On Monday, news went out that the Ministry of Agriculture, Forestry and Fisheries is asking that everyone in Japan drink more milk at the behest of the Japan Dairy Association. The reason is that a large amount of surplus of milk is at risk of going unused and therefore disposed of.
If this all sounds incredibly familiar, that’s because the exact same thing happened three months ago when the Prime Minister issued the exact same call to cartons. However, it would seem that instead of learning their lesson, the dairy industry is once again asking us to bail them out.
The first time, many people across Japan were more than happy to pitch in and help out, but now let’s see what others are saying online:
“They’re relying on consumers again?! Did they take any measures to prevent this last time?”
“Make butter! Isn’t this easy?”
“Unlike last year, I don’t think people are as willing to cooperate.”
“Give it away for free. It’s not our mistake.”
“Make it into butter and cheese that can be used to help lower the rising food prices.”
“Customers aren’t stupid. They have to make it more attractive if they want us to buy.”
“Sorry, I’ve developed lactose intolerance.”
”If the government really wants to help, why don’t they lift the sales tax on milk?”
“Donate it to homeless people.”
“I’d tell them to produce less, but now I’m worried about future shortages because of the war.”
“Make ice cream.
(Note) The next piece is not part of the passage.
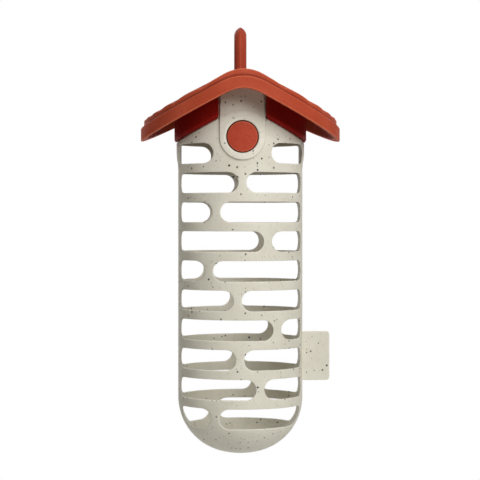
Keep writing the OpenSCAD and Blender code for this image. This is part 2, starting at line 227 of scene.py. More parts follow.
def outward(loop):
    """Unit normals of a closed anticlockwise outline, out of it, from the difference of its neighbours."""
    along = np.roll(loop, -1, 0) - np.roll(loop, 1, 0)
    normal = np.stack([along[:, 1], -along[:, 0]], -1)
    return normal / np.linalg.norm(normal, axis=1, keepdims=True)


def edge_turn(mesh):
    """How sharply the surface turns at each point, 1 on a convex edge of 0.5 mm radius and -1 in such a
    corner: the largest and the least of 2 * normal . (p - q) / |p - q|^2 over its neighbours q, added, times
    0.5 mm."""
    place = np.zeros(len(mesh.vertices) * 3, np.float32)
    mesh.vertices.foreach_get("co", place)
    normal = np.zeros_like(place)
    mesh.vertex_normals.foreach_get("vector", normal)
    pair = np.zeros(len(mesh.edges) * 2, np.int32)
    mesh.edges.foreach_get("vertices", pair)
    place, normal, pair = place.reshape(-1, 3), normal.reshape(-1, 3), pair.reshape(-1, 2)
    pair = np.concatenate([pair, pair[:, ::-1]])
    way = place[pair[:, 0]] - place[pair[:, 1]]
    length = (way ** 2).sum(1)
    pair, way, length = pair[length > 1e-8], way[length > 1e-8], length[length > 1e-8]
    turn = np.clip(MM * (normal[pair[:, 0]] * way).sum(1) / length, -1, 1)
    most, least = np.zeros(len(place)), np.zeros(len(place))
    np.maximum.at(most, pair[:, 0], turn)
    np.minimum.at(least, pair[:, 0], turn)
    return (most + least).astype(np.float32)


class Shell:
    """Points and faces gathered patch by patch, then joined where points coincide."""

    def __init__(self):
        self.points, self.faces, self.count = [], [], 0

    def add(self, points, faces):
        """One patch. A triangle is kept as four corners, the last of them twice."""
        self.points.append(points.reshape(-1, 3))
        if faces.shape[1] == 3:
            faces = np.concatenate([faces, faces[:, 2:]], 1)
        self.faces.append(faces + self.count)
        self.count += len(self.points[-1])

    def grid(self, points, closed=False, flip=False):
        """Quads over a grid of points, joined round its rows when it is closed."""
        rows, columns = points.shape[:2]
        i = np.arange(rows if closed else rows - 1)[:, None]
        j = np.arange(columns - 1)[None, :]
        k = (i + 1) % rows
        quads = [i * columns + j, k * columns + j, k * columns + j + 1, i * columns + j + 1]
        quads = np.stack(quads, -1).reshape(-1, 4)
        self.add(points, quads[:, ::-1] if flip else quads)

    def mirrored(self, axis):
        """The same patches once more, mirrored across the plane at right angles to an axis."""
        points = np.concatenate(self.points)
        faces = np.concatenate(self.faces)
        points[:, axis] *= -1
        self.add(points, faces[:, ::-1])

    def piece(self, name, body, slot, node, material):
        """A mesh object that rides on a body and stands for a node of the frame."""
        points = np.concatenate(self.points)
        faces = np.concatenate(self.faces)
        keys = np.round(points * 2e7).astype(np.int64)
        _, first, index = np.unique(keys, axis=0, return_index=True, return_inverse=True)
        faces = index.reshape(-1)[faces]
        fresh = faces != np.roll(faces, -1, 1)
        corners = fresh.sum(1)
        quads = faces[corners == 4]
        thin = faces[corners == 3]
        triangles = thin[fresh[corners == 3]].reshape(-1, 3)
        loops = np.concatenate([quads.reshape(-1), triangles.reshape(-1)])
        totals = np.concatenate([np.full(len(quads), 4), np.full(len(triangles), 3)])
        starts = np.concatenate([[0], np.cumsum(totals)[:-1]])
        mesh = bpy.data.meshes.new(name)
        mesh.vertices.add(len(first))
        mesh.vertices.foreach_set("co", points[first].reshape(-1))
        mesh.loops.add(len(loops))
        mesh.loops.foreach_set("vertex_index", loops.astype(np.int32))
        mesh.polygons.add(len(totals))
        mesh.polygons.foreach_set("loop_start", starts.astype(np.int32))
        mesh.polygons.foreach_set("use_smooth", np.ones(len(totals), bool))
        mesh.update(calc_edges=True)
        mesh.validate()
        mesh.attributes.new("edge", "FLOAT", "POINT").data.foreach_set("value", edge_turn(mesh))
        mesh.materials.append(material)
        piece = bpy.data.objects.new(name, mesh)
        bpy.context.scene.collection.objects.link(piece)
        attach(piece, body)
        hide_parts(node)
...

You can store that for a long time.”
It seems many others are also not keen on upping their milk intake this time around. There were some good ideas too, like donating it or temporarily lifting sales tax to encourage buying, though it looks like the government isn’t eager to foot the bill for either.
In response to the demands to make butter and ice cream, if this situation is the same as last time, then dairy products are probably again already working overtime to make the most of this glut. Also in defense of the dairy producers, milk production is a highly natural process that is heavily influenced by the climate and natural disasters. So, an especially bountiful spring combined with the lack of milk consumption at schools during the year-end and Golden Week vacations, can potentially put them in a bind.
Still, these aren’t unprecedented problems like the disruptions caused by the COVID-19 pandemic last were, and it seems like there should have been some contingency in place by now.
Perhaps sensing this resistance, programs have already begun to sweeten the deal of consuming more milk. Seven Premium milk, the store brand of 7-Eleven convenience stores, has immediately been reduced by 20 yen per liter until April 3.
Also, to illustrate how they too have been active in the effort, the Ministry of Agriculture, Forestry and Fisheries have constructed a small house out of 1,700 cartons of milk that ministry staff have been drinking over the past three months. The house stands in the ministry cafeteria, which is also open to the public and currently serving dairy products such as annin tofu and pudding.